Let us return then to the beginnings of Christianity, to the day of Pentecost.

Let us listen to the first Gospel sermon and analyze it briefly. Let us notice its effect on the motley crowd who heard it that first time. Let us see what spiritual reactions it produced; let us gain inspiration, be strengthened in heart and apply its message to our own age with the same urgency, authority and passion as was done in the first century. On that day the Apostle Peter preached Christ. Because Christ was a contemporary of those who were listening, the events were current and. the conclusions were logical: prophecy and history met and coincided perfectly at the foot of the cross. This, in my opinion, is the relevant character of the Gospel that we preach after so many centuries - we “upon whom the ends of the world are come” (1 Cor. 10:11).

The Person of Jesus Christ does not belong to a remote past, is not a product of traditions or carefully preserved legends, is not something surrounded by a halo of mysticism. Christ the Son of God is as much a contemporary of today’s men and women as He was of those on the first day of Pentecost. His life, His teachings, His death on the cross, His shed blood are now as then the only basis of redemption, the unshakeable rock on which the soul rests for salvation.

God’s message has not changed. His method of salvation has not varied nor has He altered the way of access for the repentant sinner to God and the Saviour. The Lord is as contemporary as the solution He presents to mankind. Only Christ has the answer to man’s tremendous problems; today, as then, He is the only hope, the true light, the way, the truth and the life. No one - whatever his religious or irreligious state, whatever his academic prowess, his economic or social status - can find God apart from Jesus Christ. It was this Gospel, preached by men some of whom were considered ignorant, that produced one of the greatest commotions in history. In fact, it made Greek mythology look ridiculous, reduced to impotence the ancestral Hebrew religion and gave a death blow to the paganism whose center was Rome.

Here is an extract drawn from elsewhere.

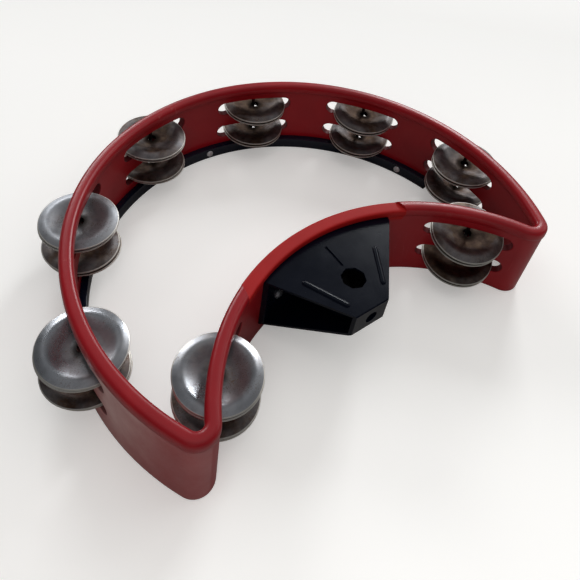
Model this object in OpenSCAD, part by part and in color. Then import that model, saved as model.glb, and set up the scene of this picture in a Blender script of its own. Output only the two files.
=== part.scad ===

The Bible passage previously read speaks of the Gospel preached by the Holy Spirit sent from heaven. The question arises immediately: What kind of Gospel was this? What is the content of the message? What power attends it? How could the glorious Spirit of God, an invisible Person, be the preacher of the Gospel? To answer these questions, we have only to turn to the Book of the Acts of the Apostles and analyze the apostles sermons. They have something distinctive: They preached Christ - Christ in His Person and in His work was pre—eminent, was central in all respects. The apostles did not waste time on human reasoning nor lower the high level of their preaching to dialectics. They knew that their audience represented the three great cultures of that age, Roman, Greek and Hebrew; yet evident behind the outline of their message was the perfect harmony between history and prophecy. His tory was so recent that many had known Jesus personally. Prophecy was centuries old and therefore when quoted was given special emphasis.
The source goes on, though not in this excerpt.